How do I convert frequency to baud rate?

When referring to carrier frequency (the oscillation frequency of the transmitted signal), baud rate equals frequency in hertz by definition: a 2,400 Hz carrier operates at 2,400 Bd. This is the simplest conversion in telecommunications. However, this relationship holds only for carrier frequency; it does not apply to baseband bit rates or modulated bandwidth. Confirm whether you're given a carrier frequency or a different parameter before applying this formula.

What happens if my cable length exceeds recommended limits for a given baud rate?

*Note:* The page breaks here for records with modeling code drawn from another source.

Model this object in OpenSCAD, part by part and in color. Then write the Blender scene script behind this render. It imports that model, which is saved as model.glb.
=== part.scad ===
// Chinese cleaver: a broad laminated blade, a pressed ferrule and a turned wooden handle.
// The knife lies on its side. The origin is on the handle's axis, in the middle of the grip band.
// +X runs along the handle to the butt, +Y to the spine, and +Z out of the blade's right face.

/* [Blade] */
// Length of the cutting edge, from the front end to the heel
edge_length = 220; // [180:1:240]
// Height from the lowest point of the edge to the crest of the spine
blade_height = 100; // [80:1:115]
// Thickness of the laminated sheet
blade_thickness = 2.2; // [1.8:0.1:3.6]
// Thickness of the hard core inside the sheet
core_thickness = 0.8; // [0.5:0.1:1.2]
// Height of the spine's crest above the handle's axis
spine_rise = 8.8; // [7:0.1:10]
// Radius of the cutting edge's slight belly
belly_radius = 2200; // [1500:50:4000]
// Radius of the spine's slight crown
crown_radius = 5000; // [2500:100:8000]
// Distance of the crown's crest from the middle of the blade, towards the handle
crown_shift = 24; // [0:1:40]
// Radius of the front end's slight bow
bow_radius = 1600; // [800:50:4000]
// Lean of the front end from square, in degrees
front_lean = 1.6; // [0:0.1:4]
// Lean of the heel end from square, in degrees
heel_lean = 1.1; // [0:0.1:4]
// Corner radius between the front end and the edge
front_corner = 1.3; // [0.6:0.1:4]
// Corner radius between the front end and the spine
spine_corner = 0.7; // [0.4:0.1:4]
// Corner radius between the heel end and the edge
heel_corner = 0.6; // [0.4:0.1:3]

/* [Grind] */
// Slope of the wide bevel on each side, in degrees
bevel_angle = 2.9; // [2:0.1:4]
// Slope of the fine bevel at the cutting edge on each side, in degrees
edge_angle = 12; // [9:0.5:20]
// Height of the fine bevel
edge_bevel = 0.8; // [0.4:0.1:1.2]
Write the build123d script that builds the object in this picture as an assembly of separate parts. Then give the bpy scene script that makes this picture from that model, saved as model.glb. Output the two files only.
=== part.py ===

Long runs introduce signal attenuation and reflections, degrading signal-to-noise ratio. High baud rates (above 115,200 Bd) demand shorter, high-quality shielded cables—typically under 50 feet. Lower rates tolerate longer distances; 9,600 Bd works reliably over 500+ feet of standard twisted pair. If you must extend range, use repeaters, optical isolation, or reduce baud rate. Measure signal quality with an oscilloscope or logic analyser to verify eye diagram margin before deployment.

Can I use non-standard baud rates?

Many microcontrollers and UART chips support arbitrary baud rates calculated from their crystal frequency and divider ratios. However, non-standard rates complicate troubleshooting and risk incompatibility with legacy equipment. Use standard rates (300, 1,200, 9,600, 38,400, 115,200 Bd) whenever feasible. If you must use custom rates, document them explicitly, verify both ends support them, and test communication before final installation.

How does modulation factor affect required bandwidth?

The modulation factor (m), ranging from 0 to 1, represents the excess bandwidth of the transmission filter relative to ideal brick-wall filtering. A value of 0 requires exactly baud rate × bits per symbol bandwidth but is impossible to achieve physically. A value of 1 requires double this bandwidth but is easier to implement and more robust. In practice, ASK and FSK systems use m = 0.5–1.0 as a trade-off between bandwidth efficiency and filter complexity.